'''

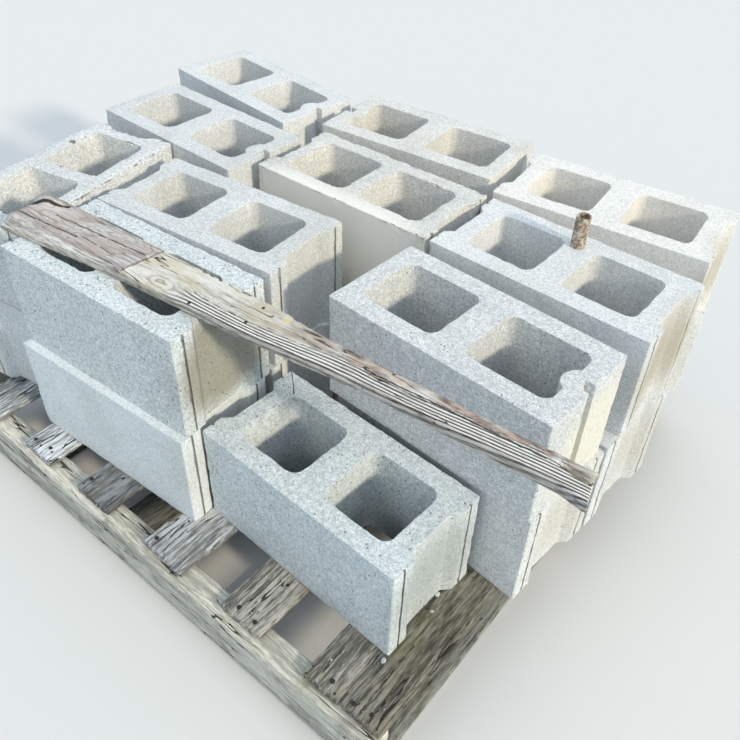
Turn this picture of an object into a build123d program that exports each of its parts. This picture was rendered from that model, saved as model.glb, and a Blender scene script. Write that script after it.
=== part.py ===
from build123d import *
import os
from math import cos, radians, sin

# All sizes are in millimetres. The origin is the middle of the pallet's underside,
# +X runs along the stringers, +Y runs along the deck boards to the back, +Z is up.

# The hollow concrete block
block_length = 397.0
block_width = 194.0
block_height = 194.0
centre_web = 51.5
face_shell = 35.5
core_corner = 17.0
edge_round = 2.0

# The cores are wider at the foot, so that the mould can be drawn: by this much at each
# shell and end wall, and by more at the web
shell_draft = 3.5
web_draft = 10.0

# The eared end: two ears beside a shallow recess, each ear with a thin groove
eared_wall = 45.0
ear_width = 40.0
recess_depth = 13.0
recess_slope = 14.0
ear_groove_width = 4.0
ear_groove_depth = 4.0
ear_groove_inset = 22.0

# The plain end and the sash end, which has a slot for a window frame and a rib behind it
flat_wall = 31.0
sash_width = 20.0
sash_depth = 17.0
sash_rib_radius = 27.0
sash_rib_reach = 15.0

# The wooden pallet
pallet_length = 1219.0
pallet_width = 1016.0
stringer_width = 50.0
stringer_height = 89.0
deck_thickness = 14.0
bottom_thickness = 14.0
bottom_board_width = 90.0
bottom_board_count = 5
deck_board_widths = [90.0, 90.0, 86.0, 92.0, 98.0, 93.0, 70.0, 75.0]
deck_board_shifts = [0.0, 17.0, 15.0, 5.0, 6.0, 5.0, 0.0, 0.0]
deck_board_setbacks = [8.0, 8.0, 8.0, 8.0, 9.0, 13.0, 14.0, 15.0]
skewed_board = 4
skewed_board_turn = -4.0
end_board_joint = 1.0

# The load: four rows of blocks in two layers, the rows numbered from the front
load_front = 111.0
row_gap = 35.0
end_gap = 25.0
crossways_end_gap = 3.0
crossways_back_gap = 3.5
crossways_lean = {"top": 11.1, "bottom": 10.0}

# The loose plank: how far along it is how wide, its split right end and its place
plank_length = 1026.0
plank_thickness = 24.0
plank_turn = 3.2
plank_overhang = 44.0
plank_back_line = 15.0
plank_end_slant = 6.0
plank_marks = [0.0, 120.0, 220.0, 500.0, 612.0, 710.0, 986.0]
plank_widths = [96.0, 86.0, 76.0, 64.0, 55.0, 45.0, 41.0]
plank_end_width = 48.0
split_length = 80.0
split_gap = 14.0
back_tongue = 10.0
back_tongue_shortfall = 6.0

# The pipe stub
pipe_diameter = 25.4
pipe_wall = 2.8
pipe_height = 58.0
pipe_from_back = 38.0
pipe_off_middle = -7.0

deck_top = bottom_thickness + stringer_height + deck_thickness
load_top = deck_top + 2 * block_height
layer_height = {"bottom": deck_top, "top": deck_top + block_height}
end_walls = {"ears": eared_wall, "plain": flat_wall, "sash": flat_wall}
standing = (Align.CENTER, Align.CENTER, Align.MIN)


def upright(outline, height):
    return extrude(make_face(outline), height)


def core(end):
    """The space of the right-hand core behind such an end, from the foot to the mouth."""
    mouth_left = centre_web / 2
    mouth_right = block_length / 2 - end_walls[end]
    mouth_half = block_width / 2 - face_shell
    foot_length = mouth_right - mouth_left + web_draft + shell_draft
    foot_width = 2 * (mouth_half + shell_draft)
    frustum = Wedge(
        foot_length,
        block_height,
        foot_width,
        web_draft,
        shell_draft,
        foot_length - shell_draft,
        foot_width - shell_draft,
        align=Align.MIN,
    )
    upright_frustum = Pos(mouth_left - web_draft, foot_width / 2, 0) * Rot(90, 0, 0) * frustum
    slanted = upright_frustum.edges().filter_by(lambda edge: edge.length > block_height - 1)
    slanted = slanted.filter_by(lambda edge: abs(edge.bounding_box().size.Z - block_height) < 1)
    return fillet(slanted, core_corner)


def ear_recess():
    """The space between the two ears of a right-hand end, with sloping sides."""
    half_mouth = block_width / 2 - ear_width
    half_floor = half_mouth - recess_slope
    end = block_length / 2
    floor = end - recess_depth
    outline = Polyline(
        (end, -half_mouth), (floor, -half_floor), (floor, half_floor), (end, half_mouth), close=True
    )
    return upright(outline, block_height)


def ear_grooves():
    groove = Box(2 * ear_groove_depth, ear_groove_width, block_height, align=standing)
    inset = block_width / 2 - ear_groove_inset
    return [Pos(block_length / 2, side * inset, 0) * groove for side in (-1, 1)]


def sash_slot():
    return Pos(block_length / 2, 0, 0) * Box(2 * sash_depth, sash_width, block_height, align=standing)


def sash_rib():
    """The half-round rib on the core's end wall that thickens it behind the slot."""
    middle = block_length / 2 - flat_wall + sash_rib_radius - sash_rib_reach
    return Pos(middle, 0, 0) * Cylinder(sash_rib_radius, block_height, align=standing)


def block(left_end, right_end):
    """One block, centred in plan with its foot at z = 0. An end is ears, sash or plain."""
    body = Box(block_length, block_width, block_height, align=standing)
    body = chamfer(body.edges().filter_by(Axis.Z), edge_round)
    for end, turned in ((right_end, Rot(0, 0, 0)), (left_end, Rot(0, 0, 180))):
        space = core(end)
        if end == "sash":
            space = space - sash_rib()
            body = body - turned * sash_slot()
        if end == "ears":
            body = body - turned * ear_recess()
            for groove in ear_grooves():
                body = body - turned * groove
        body = body - turned * space
    return body


def upside_down(shape):
    return Pos(0, 0, block_height) * Rot(180, 0, 0) * shape


def row_y(row):
    return -pallet_width / 2 + load_front + block_width / 2 + (row - 1) * (block_width + row_gap)


def column_x(column):
    return column * (block_length + end_gap)


def crossways_place(layer):
    """The block that stands crossways between rows 1 and 3 at the left: x, y and its turn."""
    lean = radians(crossways_lean[layer])
    beside = placed["row1_middle", layer][0] - block_length / 2
    behind = placed["row3_left", layer][1] - block_width / 2
    half_across = (block_width * cos(lean) + block_length * sin(lean)) / 2
    half_deep = (block_length * cos(lean) + block_width * sin(lean)) / 2
    x = beside - crossways_end_gap - half_across
    y = behind - crossways_back_gap - half_deep
    return x, y, 90 + crossways_lean[layer]


# Where each block of the grid stands: row, column, its shift along X and Y, and its turn
grid_blocks = {
    ("row1_middle", "top"): (1, 0, -59, -13, 3.2),
    ("row2_middle", "top"): (2, 0, -75, -39, 5.3),
    ("row2_right", "top"): (2, 1, 17, -13, -3.1),
    ("row3_left", "top"): (3, -1, 58, -54, -1.9),
    ("row3_middle", "top"): (3, 0, 52, -5, 0.2),
    ("row3_right", "top"): (3, 1, 38, -9, -1.2),
    ("row4_left", "top"): (4, -1, 1, -47, -7.2),
    ("row4_middle", "top"): (4, 0, 15, -3, 4.9),
    ("row4_right", "top"): (4, 1, 15, -2, 5.5),
    ("row1_middle", "bottom"): (1, 0, -57, -27, 3.4),
    ("row1_right", "bottom"): (1, 1, -71, 16, -2.4),
    ("row2_middle", "bottom"): (2, 0, -73, -45, 4.2),
    ("row2_right", "bottom"): (2, 1, 24, -3, -5.0),
    ("row3_left", "bottom"): (3, -1, 62, -55, -1.4),
    ("row3_middle", "bottom"): (3, 0, 50, -8, 0.5),
    ("row3_right", "bottom"): (3, 1, 43, -31, -4.9),
    ("row4_left", "bottom"): (4, -1, 8, -54, -5.5),
    ("row4_middle", "bottom"): (4, 0, 20, -11, 4.0),
    ("row4_right", "bottom"): (4, 1, 18, -15, 3.0),
}

# What each block's ends are, left end first. The others have ears at both ends.
block_ends = {
    ("row2_right", "top"): ("plain", "sash"),
    ("row3_left", "top"): ("plain", "sash"),
    ("row4_left", "top"): ("plain", "sash"),
    ("row4_middle", "top"): ("sash", "plain"),
}

# These lie upside down, with the thin side of their web up
laid_upside_down = [("row3_middle", "top"), ("crossways", "top")]

placed = {}
for key, (row, column, shift_x, shift_y, turn) in grid_blocks.items():
    placed[key] = (column_x(column) + shift_x, row_y(row) + shift_y, turn)
for layer in layer_height:
    placed["crossways", layer] = crossways_place(layer)


def stringer(y):
    body = Box(pallet_length, stringer_width, stringer_height, align=standing)
    return Pos(0, y, bottom_thickness) * body


def deck_board(number):
    """A deck board, counted from the left end, with its front end at its own setback."""
    width = deck_board_widths[number]
    setback = deck_board_setbacks[number]
    open_length = pallet_length - sum(deck_board_widths) - end_board_joint
    gap = open_length / (len(deck_board_widths) - 2)
    left = -pallet_length / 2 + sum(deck_board_widths[:number]) + number * gap
    if number == len(deck_board_widths) - 1:
        left = pallet_length / 2 - width
    x = left + width / 2 + deck_board_shifts[number]
    length = pallet_width - 2 * setback
    board = Box(width, length, deck_thickness, align=(Align.CENTER, Align.MIN, Align.MIN))
    turn = skewed_board_turn if number == skewed_board else 0
    return Pos(x, -pallet_width / 2 + setback, deck_top - deck_thickness) * Rot(0, 0, turn) * board


def bottom_board(number):
    spread = (pallet_length - bottom_board_width) / (bottom_board_count - 1)
    x = -(pallet_length - bottom_board_width) / 2 + number * spread
    return Pos(x, 0, 0) * Box(bottom_board_width, pallet_width, bottom_thickness, align=standing)


def plank():
    """The loose plank: a straight back edge, a tapered front edge and a split right end."""
    front_edge = [(mark, -width) for mark, width in zip(plank_marks, plank_widths)]
    split_root = -back_tongue - split_gap / 4
    outline = Polyline(
        (0, 0),
        (plank_end_slant, -plank_widths[0] / 2),
        *front_edge,
        (plank_length, -plank_end_width),
        (plank_length - back_tongue_shortfall, -back_tongue - split_gap),
        (plank_length - split_length, split_root),
        (plank_length - 2 * back_tongue_shortfall, -back_tongue),
        (plank_length - back_tongue_shortfall, 0),
        close=True,
    )
    x, y, turn = placed["row1_middle", "top"]
    corner = Pos(x - block_length / 2 - plank_overhang, y + plank_back_line, load_top)
    return corner * Rot(0, 0, plank_turn) * upright(outline, plank_thickness)


def pipe_stub():
    """A short tube that stands on the web of the third row's right block."""
    ring = Circle(pipe_diameter / 2) - Circle(pipe_diameter / 2 - pipe_wall)
    x, y, turn = placed["row3_right", "top"]
    on_web = Pos(pipe_off_middle, block_width / 2 - pipe_from_back, 0)
    return Pos(x, y, load_top) * Rot(0, 0, turn) * on_web * extrude(ring, pipe_height)


def save(shape, name):
    solid = shape.solids()[0]
    solid.label = name
    export_step(solid, os.path.join("parts", name + ".step"))


os.makedirs("parts", exist_ok=True)
shapes = {}
for key, (x, y, turn) in placed.items():
    spot, layer = key
    ends = block_ends.get(key, ("ears", "ears"))
    if ends not in shapes:
        shapes[ends] = block(*ends)
    shape = shapes[ends]
    if key in laid_upside_down:
        shape = upside_down(shape)
    save(Pos(x, y, layer_height[layer]) * Rot(0, 0, turn) * shape, layer + "_block_" + spot)

for place, side in (("front", -1), ("middle", 0), ("back", 1)):
    save(stringer(side * (pallet_width - stringer_width) / 2), "stringer_" + place)
for number in range(len(deck_board_widths)):
    save(deck_board(number), "deck_board_" + str(number + 1))
for number in range(bottom_board_count):
    save(bottom_board(number), "bottom_board_" + str(number + 1))
save(plank(), "loose_plank")
save(pipe_stub(), "pipe_stub")
print("blocks", len(placed), "deck top", deck_top, "load top", load_top)
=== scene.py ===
# %% [markdown]
# # A pallet of concrete blocks
#
# A wooden pallet carries two layers of hollow concrete blocks, a loose weathered plank
# and a short rusty pipe. The exact solids come from the frame, so the work here is the
# surface: worn arrises and grain on the concrete, raised grain, cracks and stains on the
# wood, pits and rust on the pipe, and the crumbs and nails that lie on the boards.

# %% Load the frame
import math
import random

import bpy
from mathutils import Matrix, Vector


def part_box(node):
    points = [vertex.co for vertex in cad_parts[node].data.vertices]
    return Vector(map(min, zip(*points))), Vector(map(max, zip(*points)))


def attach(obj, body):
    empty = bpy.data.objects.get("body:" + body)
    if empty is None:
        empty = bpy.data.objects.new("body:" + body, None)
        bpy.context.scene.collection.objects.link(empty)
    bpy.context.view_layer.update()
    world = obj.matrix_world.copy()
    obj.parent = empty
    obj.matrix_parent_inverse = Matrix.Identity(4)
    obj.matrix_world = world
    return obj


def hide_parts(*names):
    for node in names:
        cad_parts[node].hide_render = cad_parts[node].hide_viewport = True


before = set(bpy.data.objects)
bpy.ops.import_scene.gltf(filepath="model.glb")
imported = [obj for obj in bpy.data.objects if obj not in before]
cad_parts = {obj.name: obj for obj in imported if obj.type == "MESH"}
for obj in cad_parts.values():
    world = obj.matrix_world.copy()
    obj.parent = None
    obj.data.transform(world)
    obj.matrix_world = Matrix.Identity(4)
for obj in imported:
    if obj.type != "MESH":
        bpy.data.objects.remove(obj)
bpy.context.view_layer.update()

print("solids in the frame:", len(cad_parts))

# %% [markdown]
# ## The camera
#
# The view looks down on the load from its front right corner. A camera is easiest to read
# as a place, a heading in plan, a tilt downwards and a small roll, each turned in that
# order. The lens and the small shift give the crop.

# %% The camera
frame_pixels = 740
focal_pixels = 790.0
middle_pixel = (362.7, 342.0)
camera_place = Vector((0.876, -0.887, 1.2197))
camera_heading = math.radians(38.56)
camera_tilt = math.radians(39.96)
camera_roll = math.radians(1.73)

scene = bpy.context.scene


def into_scene(name, data):
    """A new object that holds this data, linked into the scene."""
    made = bpy.data.objects.new(name, data)
    scene.collection.objects.link(made)
    return made


camera_data = bpy.data.cameras.new("camera")
camera = into_scene("camera", camera_data)
camera_data.sensor_width = 36.0
camera_data.lens = focal_pixels / frame_pixels * camera_data.sensor_width
camera_data.shift_x = (frame_pixels / 2 - middle_pixel[0]) / frame_pixels
camera_data.shift_y = (middle_pixel[1] - frame_pixels / 2) / frame_pixels
heading = Matrix.Rotation(camera_heading, 4, "Z")
tilt = Matrix.Rotation(math.pi / 2 - camera_tilt, 4, "X")
roll = Matrix.Rotation(camera_roll, 4, "Z")
camera.matrix_world = Matrix.Translation(camera_place) @ heading @ tilt @ roll
scene.camera = camera
print("lens", round(camera_data.lens, 2), "mm")

# %% [markdown]
# ## A few words for node graphs
#
# Every finish below is a graph of nodes. These short helpers each add one or a few nodes
# to the graph that was begun last and return the socket that comes out, so that a finish
# reads as a list of steps.

# %% A graph and its sockets
graph = None


def begin(tree):
    """Makes this the graph that the helpers work on."""
    global graph
    graph = tree


def plug(socket, value):
    """Gives a socket a plain value, or links another socket to it."""
    if isinstance(value, bpy.types.NodeSocket):
        graph.links.new(value, socket)
    elif isinstance(value, tuple) and len(value) == 3 and socket.type == "RGBA":
        socket.default_value = (*value, 1)
    else:
        socket.default_value = value


def plug_all(sockets, **values):
    """Fills sockets by name, with _ for a space."""
    for label, value in values.items():
        plug(sockets[label.replace("_", " ")], value)


def add_node(kind, **values):
    """A node with values or links for its sockets."""
    made = graph.nodes.new("ShaderNode" + kind)
    plug_all(made.inputs, **values)
    return made


print("graph helpers ready")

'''

▶ **Work to do**
What you return should be the lines from the start of the data through the line with "from math import cos, radians, sin", quoted exactly and nothing more.

▶ **Answer to this problem**
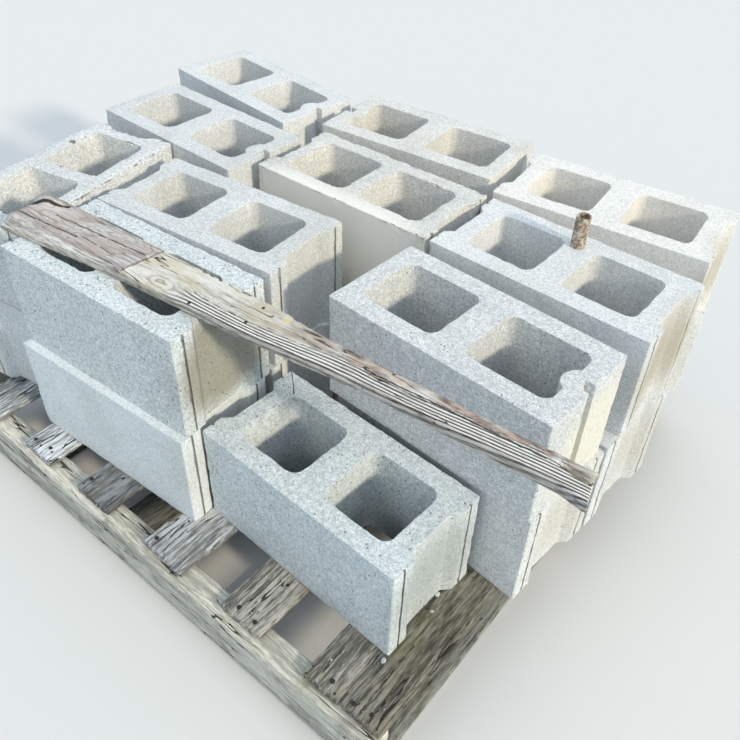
Turn this picture of an object into a build123d program that exports each of its parts. This picture was rendered from that model, saved as model.glb, and a Blender scene script. Write that script after it.
=== part.py ===
from build123d import *
import os
from math import cos, radians, sin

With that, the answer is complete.